Nowjs seems to have a replication system baked in with harmony proxies so when you update data structures these changes get pushed out to the clients. I chose to have dnode just make copies but I do plan on writing a replication middleware at some point with the .use() functionality that landed in dnode v0.5 so I'm interested to see how well this replication approach turns out with nowjs.
Sure: dcom, corba, rpc, soap. The lesson I learned is that you can't abstract away the network barrier; to the contrary - that barrier must be the central point of the design of storage and communication components of the app.
I suspect that previous attempts haven't been successful for a number of reasons but especially because they tend to be synchronous. Node is a great platform for asynchronous rpc because the asynchronous character is already designed to make the programmer have to think about where the high-latency barriers are. I ran into this problem with drb in ruby for a job queuing system and had to write my own thread pool and polling system to compensate for it. Handing a callback off to your remote method does seem to work reasonably well at addressing these common rpc pitfalls.

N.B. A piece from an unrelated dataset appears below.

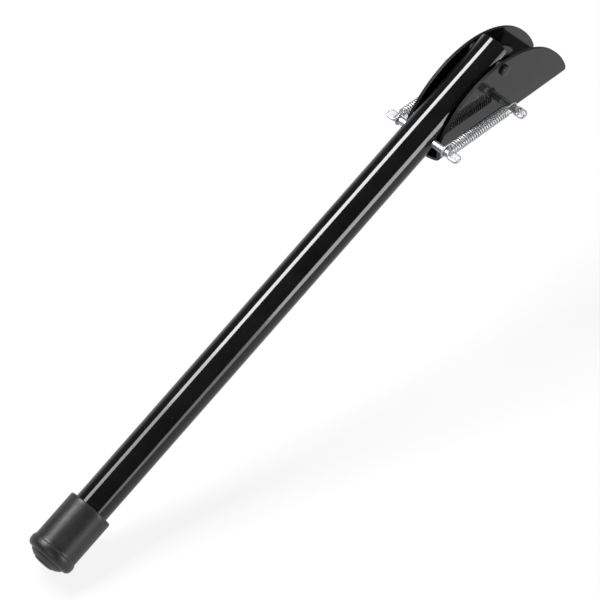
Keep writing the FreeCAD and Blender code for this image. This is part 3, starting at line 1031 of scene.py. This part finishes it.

"I suspect that previous attempts haven't been successful for a number of reasons but especially because they tend to be synchronous."
The reason trying to pretend a network transaction is a function call fails has to do with the different semantics of a function call versus a network transaction. Latency differences even when everything is working correctly certainly are a factor, but are really less interesting than the problems of the unreliability of the network and the fact you are crossing a semantic boundary. Every network transaction can fail. Every network transaction might succeed, but with unacceptable levels of latency. Every network transaction might initially succeed but cutoff halfway through, or dribble its results in one byte at a time, or send you a gigabyte unexpectedly, or any of a variety of other failure cases you must at least be ready for, even if you can't "handle" (because in some cases there is no "handling" them). Furthermore, every network transaction incurs a serialization step, in which the semantics of the local program must be re-enforced on the data, possibly with failures thereto. For instance, you might get back JSON that specifies an integer greater than 5 billion in size where your environment is still only 32-bit; no local function call can do that. (Which isn't to say local function calls are therefore perfect, it is just that their failures lie in other places. For instance, your overlarge number got truncated somewhere else in your program, but it wasn't a function call that did it, it was some actual math computation somewhere. The point is that there is a different sort of semantic failure that can occur with an RPC vs a local function call and this inevitably leaks out of any abstraction you could try to wrap around the RPC.) And that was simply one tiny example, not the totality of the issues you can encounter, the vast majority of which are far more subtle than that.
RPC (where "procedure" is an old synonym for function) should by design not deal with these issues if it's really going to be "RPC", because by definition of RPC it really ought to look like a function call. Therefore it must handle all of these issues implicitly, and since no one answer is adequate for all cases, usually incorrectly. You can't seal over network issues anywhere near well enough to make dealing with a network as easy as dealing with a function. You must deal with latency issues, but again, these are ultimately the least interesting aspect. You must be able to deal with serialization and semantic issues; if your language forced you to deal with that on every function call you'd never use it. You must have some way of dealing with the various network failures and even throwing various appropriate exceptions only gets you a subset of the actions you might actually want. You must, inevitably, allow these things to poke through somewhere, at which point your are "configuring" your RPC call, at which point it is really no longer a "procedure call" at all, it's something else.
That it has historically imposed an additional point of synchronous behavior in some cases is because languages up to this point have also been largely synchronous, but that has nothing to do with RPC's far more fundamental failures as a network communication metaphor. It is also the case that if you've absorbed too much Node.js hype that you may underestimate the world's understanding of the problem; take a moment to search for "asynchronous COM", for instance. The first hit I get is an article from April of 2000. The synchronous problem is easily and trivially solved by turning RPC calls into futures objects instead, which has been done, and has not salvaged RPC because it is not the core problem RPC has. And there are other solutions, too, which also don't work.
Regrettably, calling things over a network must be more complicated than a local procedure call; all attempts to make it otherwise have indeed failed to live up to their promises.
I feel bad for you having type this well-reasoned argument only to have one person appreciate it (beside me, didn't need any convincing to start with).
Couple of things I'd like to add are versioning problems (on the net old and new versions of code talk to each other, which almost never happens in local calls), and time-travel problem where an operation succeeds, only to have all of its effects reversed because the remote server failed and was restored from a day old backup.
Interesting thing about rpc is that it is so very sexy, and it is tempting you to think that you will add error handling later. So it hides 99% of all problems from you under a sexy appearance.
In the typical node pattern, errors should be sent as part of the callback for asynchronous IO. For exceptions, a "throw" statement will not be automatically propagated to the other client, best practice is to catch the errors and call a client side function in that case. Exception handling will be improved in the future.